[START OF INFORMATION SUPPLIED]
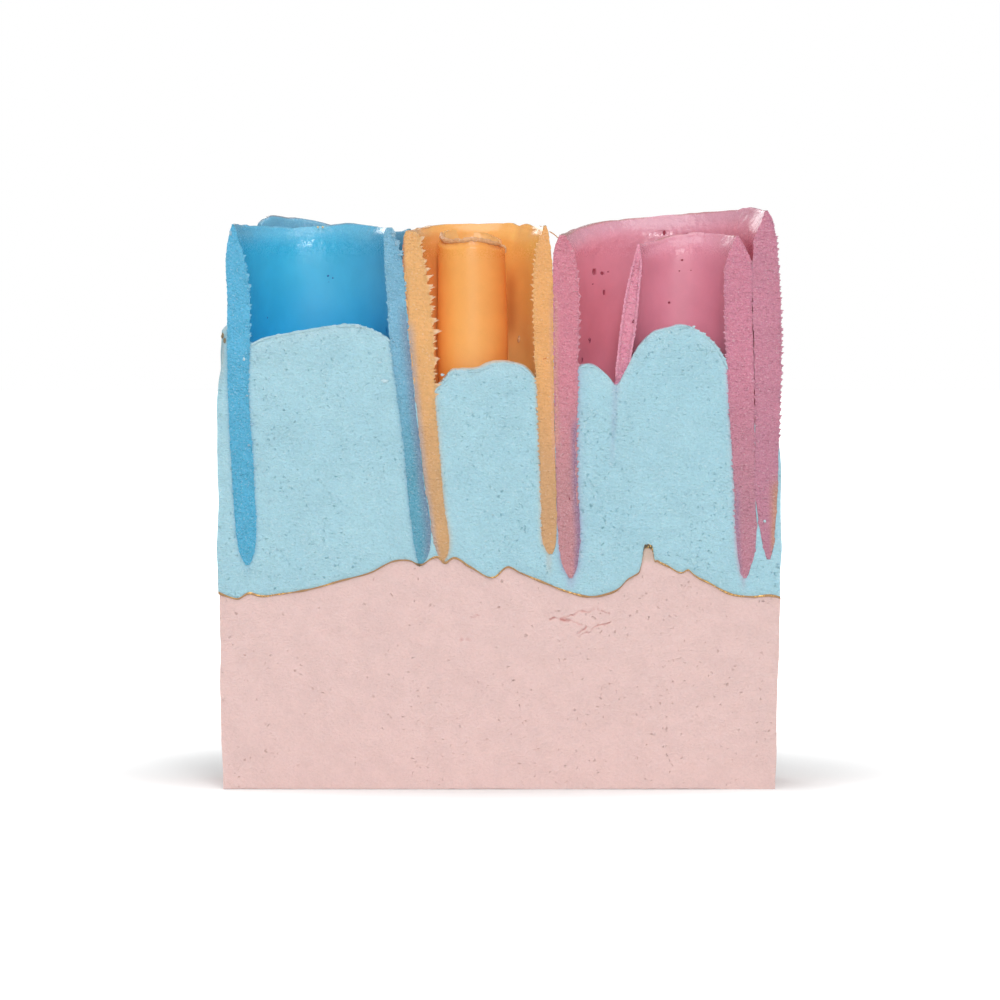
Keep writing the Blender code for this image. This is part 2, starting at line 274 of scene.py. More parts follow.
# %% [markdown]
# ## Shader groups
#
# Four effects turn up in several materials, so each is a node group: the cloudy mottle and sandy grain
# of cast soap, the pits left by air, the scuffed texture that a knife drags across a cut, and the dimples
# near the rims of the rolls. They give out only masks and heights. Each material then puts them into its
# own Principled BSDF. Everything is placed by object coordinates, so nothing depends on the view.

# %% Group helpers


def new_group(name, inputs, outputs):
    """An empty node group with these sockets, given as (name, default) and as names."""
    group = bpy.data.node_groups.new(name, "ShaderNodeTree")
    for label, default in inputs:
        socket = group.interface.new_socket(label, in_out="INPUT", socket_type="NodeSocketFloat")
        socket.default_value = default
    for label in outputs:
        group.interface.new_socket(label, in_out="OUTPUT", socket_type="NodeSocketFloat")
    return group, group.nodes.new("NodeGroupInput"), group.nodes.new("NodeGroupOutput")


def add_node(tree, kind, **settings):
    """A new node with these properties set."""
    node = tree.nodes.new(kind)
    for key, value in settings.items():
        setattr(node, key, value)
    return node


def math_node(tree, operation, first, second=None):
    """A Math node over sockets or plain numbers; returns its output socket."""
    node = add_node(tree, "ShaderNodeMath", operation=operation)
    for socket, value in zip(node.inputs, (first, second)):
        if value is None:
            continue
        if isinstance(value, (int, float)):
            socket.default_value = value
        else:
            tree.links.new(value, socket)
    return node.outputs[0]


def remap(tree, value, low, high, to_low=0.0, to_high=1.0):
    """Turns low..high into to_low..to_high smoothly, held at both ends."""
    node = add_node(tree, "ShaderNodeMapRange", interpolation_type="SMOOTHSTEP")
    tree.links.new(value, node.inputs["Value"])
    for label, number in (("From Min", low), ("From Max", high), ("To Min", to_low), ("To Max", to_high)):
        node.inputs[label].default_value = number
    return node.outputs["Result"]


def millimetres(tree, stretch=(1.0, 1.0, 1.0)):
    """Object coordinates in millimetres, squeezed along each axis by stretch."""
    coordinates = add_node(tree, "ShaderNodeTexCoord")
    scale = add_node(tree, "ShaderNodeVectorMath", operation="MULTIPLY")
    tree.links.new(coordinates.outputs["Object"], scale.inputs[0])
    scale.inputs[1].default_value = [1 / MM / one for one in stretch]
    return scale.outputs[0]


def noise_node(tree, vector, scale, detail=2.0, rough_share=0.5):
    """Smooth noise with this many waves to the millimetre."""
    node = add_node(tree, "ShaderNodeTexNoise")
    tree.links.new(vector, node.inputs["Vector"])
    for label, number in (("Scale", scale), ("Detail", detail), ("Roughness", rough_share)):
        node.inputs[label].default_value = number
    return node.outputs[0]


def swirled(tree, vector, scale):
    """The place moved by up to a millimetre along a coloured noise, so that cells read there are bent."""
    swirl = add_node(tree, "ShaderNodeTexNoise")
    tree.links.new(vector, swirl.inputs["Vector"])
    swirl.inputs["Scale"].default_value = scale
    bent = add_node(tree, "ShaderNodeVectorMath", operation="ADD")
    tree.links.new(vector, bent.inputs[0])
    tree.links.new(swirl.outputs["Color"], bent.inputs[1])
    return bent.outputs[0]


def cells_node(tree, vector, scale, feature="F1"):
    """A lattice of uneven cells. scale is a number or a socket."""
    cells = add_node(tree, "ShaderNodeTexVoronoi", feature=feature)
    tree.links.new(vector, cells.inputs["Vector"])
    if isinstance(scale, bpy.types.NodeSocket):
        tree.links.new(scale, cells.inputs["Scale"])
    else:
        cells.inputs["Scale"].default_value = scale
    return cells


def channels(tree, colour):
    """The three numbers of a colour, as sockets."""
    split = add_node(tree, "ShaderNodeSeparateColor")
    tree.links.new(colour, split.inputs[0])
    return split.outputs


# %% Soap grain, pits and knife marks


def make_grain():
    """Cast soap: a cloudy mottle a few millimetres across, and a sandy height of tenths of a millimetre."""
    group, _, out = new_group("soap_grain", [], ["Mottle", "Height"])
    place = millimetres(group)
    mottle = remap(group, noise_node(group, place, 0.35, 4.0), 0.3, 0.7)
    sand = noise_node(group, place, 4.2, 3.0, 0.65)
    group.links.new(mottle, out.inputs["Mottle"])
    group.links.new(sand, out.inputs["Height"])
    return group


def make_pits():
    """Small uneven pits, in drifts: bent cells of a lattice, where only some hold a pit near their middle."""
    group, given, out = new_group("soap_pits", [("Per mm", 0.8), ("Share", 0.2)], ["Mask"])
    place = millimetres(group)
    cells = cells_node(group, swirled(group, place, 3.0), given.outputs["Per mm"])
    near = remap(group, cells.outputs["Distance"], 0.42, 0.10)
    drift = remap(group, noise_node(group, place, 0.12, 1.0), 0.35, 0.65, 0.2, 1.8)
    share = math_node(group, "MULTIPLY", drift, given.outputs["Share"])
    chosen = math_node(group, "LESS_THAN", channels(group, cells.outputs["Color"])[0], share)
    group.links.new(math_node(group, "MULTIPLY", near, chosen), out.inputs["Mask"])
    return group


def make_knife_marks():
    """A knife cut: scales like a fish's, fine crumbs on them, and lines along the stroke."""
    group, given, out = new_group("knife_marks", [("Per mm", 1.0)], ["Scales", "Crumbs", "Lines"])
    place = millimetres(group, (1.0, 1.0, 0.7))
    cells = cells_node(group, swirled(group, place, 0.7), given.outputs["Per mm"], "SMOOTH_F1")
    crumbs = noise_node(group, place, 3.2, 2.0, 0.6)
    scales = math_node(group, "ADD", cells.outputs["Distance"], crumbs)
    lines = noise_node(group, millimetres(group, (4.0, 1.0, 0.5)), 2.5, 2.0, 0.5)
    group.links.new(scales, out.inputs["Scales"])
    group.links.new(crumbs, out.inputs["Crumbs"])
    group.links.new(lines, out.inputs["Lines"])
    return group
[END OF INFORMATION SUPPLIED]
» WHAT YOU SHOULD DO:
Print, unaltered, every line from the beginning of the material down to the line with "# own Principled".

» OUTPUT OF THE TASK:
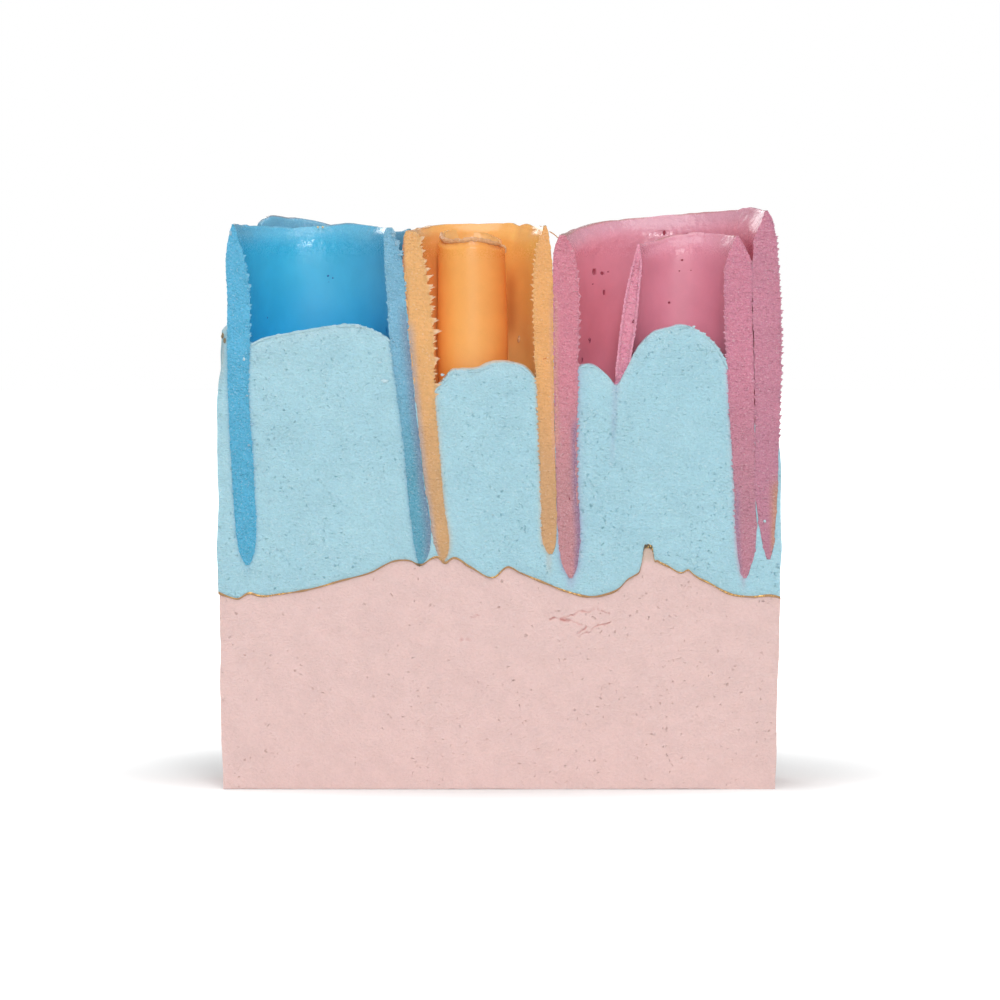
Keep writing the Blender code for this image. This is part 2, starting at line 274 of scene.py. More parts follow.
# %% [markdown]
# ## Shader groups
#
# Four effects turn up in several materials, so each is a node group: the cloudy mottle and sandy grain
# of cast soap, the pits left by air, the scuffed texture that a knife drags across a cut, and the dimples
# near the rims of the rolls. They give out only masks and heights. Each material then puts them into its
# own Principled BSDF. Everything is placed by object coordinates, so nothing depends on the view.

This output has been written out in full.